MICHauto Announces New Research Number, Michigan Home to 2,200 Automotive R&D Facilities

Michigan has long been regarded as the epicenter of the automotive industry and now the state has a new number to celebrate. First announced at the MICHauto Annual Meeting, held in conjunction with the 2017 MICHauto Summit, Michigan is home to 2,200 facilities that conduct automotive research, design, engineering, testing and validation.

The new number is the result of a thorough examination of Michigan’s automotive technical expertise conducted by the Detroit Regional Chamber and reveals a much larger presence than previously reported, reinforcing Michigan’s global leadership in automotive engineering, research and design. Previously, 375 automotive R&D facilities were frequently sourced as housed in Michigan by media as well as industry and government leaders.

The new number was announced by Glenn Stevens, executive director of MICHauto and vice president of automotive and mobility initiatives for the Chamber.

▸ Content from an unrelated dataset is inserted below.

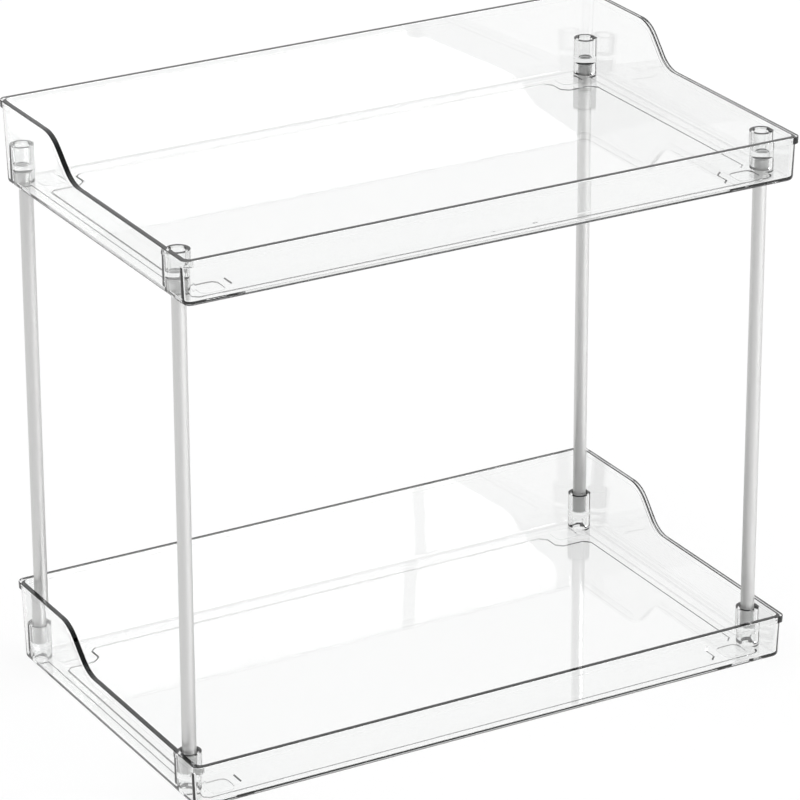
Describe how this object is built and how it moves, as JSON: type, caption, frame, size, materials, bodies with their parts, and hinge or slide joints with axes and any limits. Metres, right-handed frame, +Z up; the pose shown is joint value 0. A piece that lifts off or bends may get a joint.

“The findings point to an industry that is growing and further underscores the critical need for talent development in automotive and mobility technology to support the needs of today and the future,” said Stevens.

Attendees also heard highlights from MICHauto’s 2017 Automobility Career Perception Survey, which examines the perception trends of 900 youth and influencers inside and outside of Michigan. Results show that, while perceptions of the industry are changing in Michigan, more work is needed to promote the state’s automotive and mobility leadership to youth and influencers in other states. View the survey summary here.

Additionally, MICHauto unveiled a new online content portal titled “Driven.” The site will shape and position the narrative surrounding automobility in Southeast Michigan, offering content relating to the people, assets and companies that are establishing the region and its automotive sector, as a global leader in next-generation mobility transportation.

Also during the Annual Meeting, Tim Yerdon, outgoing chair of MICHauto’s talent committee, was named this year’s “Volunteer of the Year” recipient.

“There is no better time to be in this industry than right now and I am so excited to be a part of it,” Yerdon said.

Yerdon was recognized for his efforts to showcase the industry’s growth through events like Discover Auto, which helps connect college students with leading automotive manufacturers and suppliers in need of talent.

The MICHauto Annual Meeting was sponsored by PwC.

Legal Experts: Liability, Privacy and Cybersecurity Challenges Ahead for Autonomous Technology Adoption

As more automated and driverless technologies are brought to market, questions regarding liability, privacy, data management and cybersecurity could present myriad legal challenges for automakers and suppliers in the not-so-distant future. That was a key message legal experts stressed in a candid conversation on “rights and regulations” on the Automobili-D stage at the North American International Auto Show on Thursday.

Kicking off the discussion, Patrick Seyferth, partner at Bush Seyferth & Paige PLLC, cautioned that the use of loaded language, specifically promoting autonomous vehicles as “saving lives,” should be used sparingly. Citing examples like the death of a Tesla autopilot driver, Seyferth said there is a common misperception that autonomous vehicles will totally eliminate human error and reduce accidents from texting, drunkenness, and other forms of distracted driving. In reality, according to Seyferth, automated vehicles shift human error from the driving to the programming and design.

“I’m not suggesting that autonomous technology is bad, I just think we need to pay a little more attention to what safety advocates are saying,” he said.

Tom Manganello, partner at Warner Norcross & Judd, disagreed with Seyferth’s analysis of safety, stating autonomous tech will be a key catalyst to improving safety on roadways across the world.

“Fatalities have gone up 6,000 per year at a time when cars are the safest they’ve ever been from a passive protection standpoint. So what’s the problem? The problem is people. Will automated vehicle technology prevent all deaths? No. What we will see is a rapid reduction in serious injuries and deaths the more the driver can be taken out of the system,” he said.

Discussion also focused on cybersecurity risk and data protection.

“When you think connectivity, you have to look at your vulnerabilities,” said Jennifer Dukarski, attorney with Butzel Long. “Imagine a nefarious person being able to hack a fleet of police vehicles to learn their exact location.”

Despite the challenges, Dukarski said Michigan is well-positioned to lead in the testing and development of connected and autonomous vehicles with the passage of the Safe Autonomous Vehicles (SAVE) Act.

The panel was moderated by Glenn Stevens, executive director of MICHauto.